An Independence, Missouri attorney has filed a federal class action lawsuit against Kia and Hyundai in Missouri and Kansas.

The suits filed on behalf of residents in both states claim the automakers intentionally didn’t install an anti-theft device in many of their late model vehicles to save money.

“We frankly were surprised, a modern manufacturer, particularly one that sells so many cars, would so utterly fail to include the common safety devices that are found on other models,” Ken McClain, the attorney who filed the suits, said.

Specifically, the suits claim Kia and Hyundai didn’t install immobilizers in their vehicles, Kia in 2011-2021 models and Hyundai in 2015-2021 models.

Immobilizers read a computer chip in either a key or fob to allow the engine to start.

“Because of this lack of an immobilizer problem exists on both Kia’s and Hyundai’s, they’ve become the targets of criminals because they’re easy to steal,” McClain said.
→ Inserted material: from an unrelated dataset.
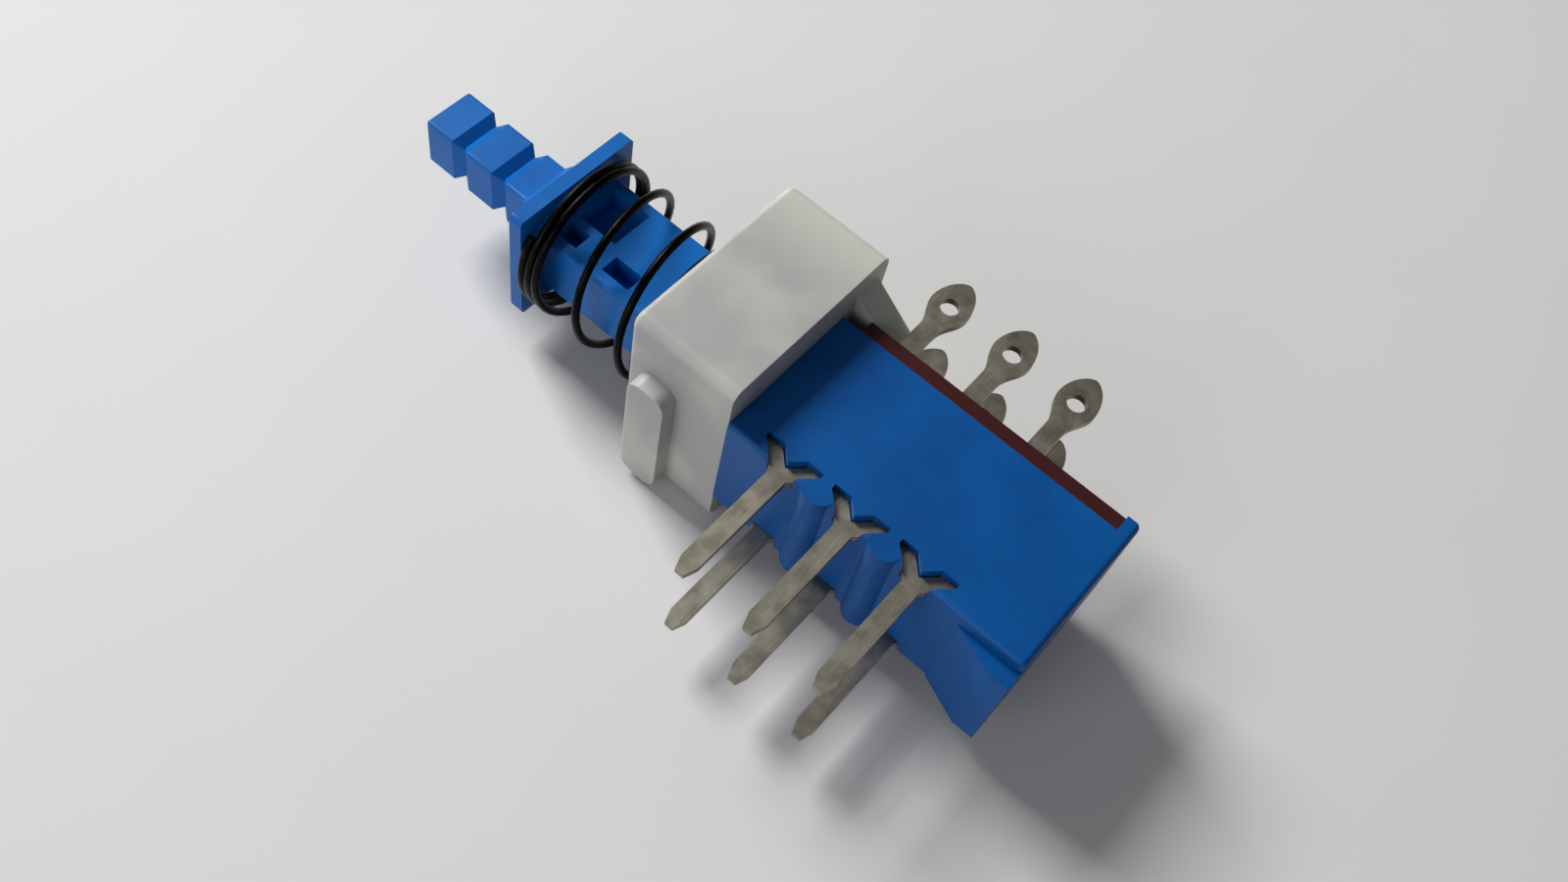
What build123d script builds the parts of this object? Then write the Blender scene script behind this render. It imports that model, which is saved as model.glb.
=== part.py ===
from build123d import *
import os

# Latching two-pole pushbutton switch with solder lugs on one side and board pins on the other.
#
# The switch lies on its side. +X runs along the plunger towards the button end, +Y towards the
# board pins, -Y towards the solder lugs and +Z up. The origin is on the floor under the middle
# of the switch. Every sketch is placed from the plunger's axis and the housing's rear face.

os.makedirs("parts", exist_ok=True)

# Driving dimensions, in millimetres.

# Terminals: two rows of three stamped strips.
pitch = 4.0  # from one terminal to the next, along X
row_gap = 6.0  # from the upper row to the lower row
rear_station = 6.2  # rear terminal, from the housing's rear face
sheet = 0.4  # thickness of the strip
blade_width = 3.2  # the wide part inside the housing
pin_width = 1.0
pin_reach = 12.2  # pin tips, from the plunger's axis
pin_taper = 0.7
fork_inset = 0.9  # how far inside the pin face the fork's arms part
fork_arm = 0.75
lug_reach = 10.0  # lug tips, from the plunger's axis
lug_width = 2.2
lug_neck = 1.0
lug_shoulder = 2.0  # from the eyelet back to where the neck begins
eyelet_radius = 0.52
eyelet_reach = 8.15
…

The suit claims many of those vehicles provide thieves with part of the equipment they can use to steal them, a USB cord.

“Considering how many people charge their cell phones in their cars, the necessary instrument needed to steal a Defective Vehicle is usually readily available to any thief,” the suits claim.

“It’s essentially modern-day hot wiring,” McClain said.

While none of the plaintiffs in the suits, so far, have had their vehicles stolen, McClain cites a rash of Kia and Hyundai thefts throughout the country, including in St. Louis.

He says all owners of the vehicle models in question could be affected.

“This will have an impact on the re-sale of these cars and also the insurance rates for these cars,” McClain said.

Both Kia and Hyundai issued statements admitting there’s a theft problem with their vehicles.

Both statements also say 2022 models are equipped with immobilizers.

“Kia America is aware of the rise in vehicle thefts of a subset of trim levels in your area. All 2022 models and trims have an immobilizer applied either at the beginning of the year or as a running change. All Kia vehicles for sale in the US meet or exceed Federal Motor Vehicle Safety Standards,” the Kia statement said.

“Hyundai Motor America is concerned with the rise in local auto thefts. The safety and well-being of our customers and the community is and will remain our top priority. These vehicles meet or exceed Federal Motor Vehicle Safety Standards and engine immobilizers are standard equipment on all new Hyundai vehicles,” the Hyundai statement said.

The suits call on Kia and Hyundai to either fix or replace the models without the immobilizers.

“Car manufacturers are reluctant to do recalls because of the cost and avoid them generally until they’re mandated by governments. These problems are fixable and should be fixed,” McClain said.

In addition to the statements, Kia and Hyundai provided toll-free phone lines for customers to ask questions or express concerns.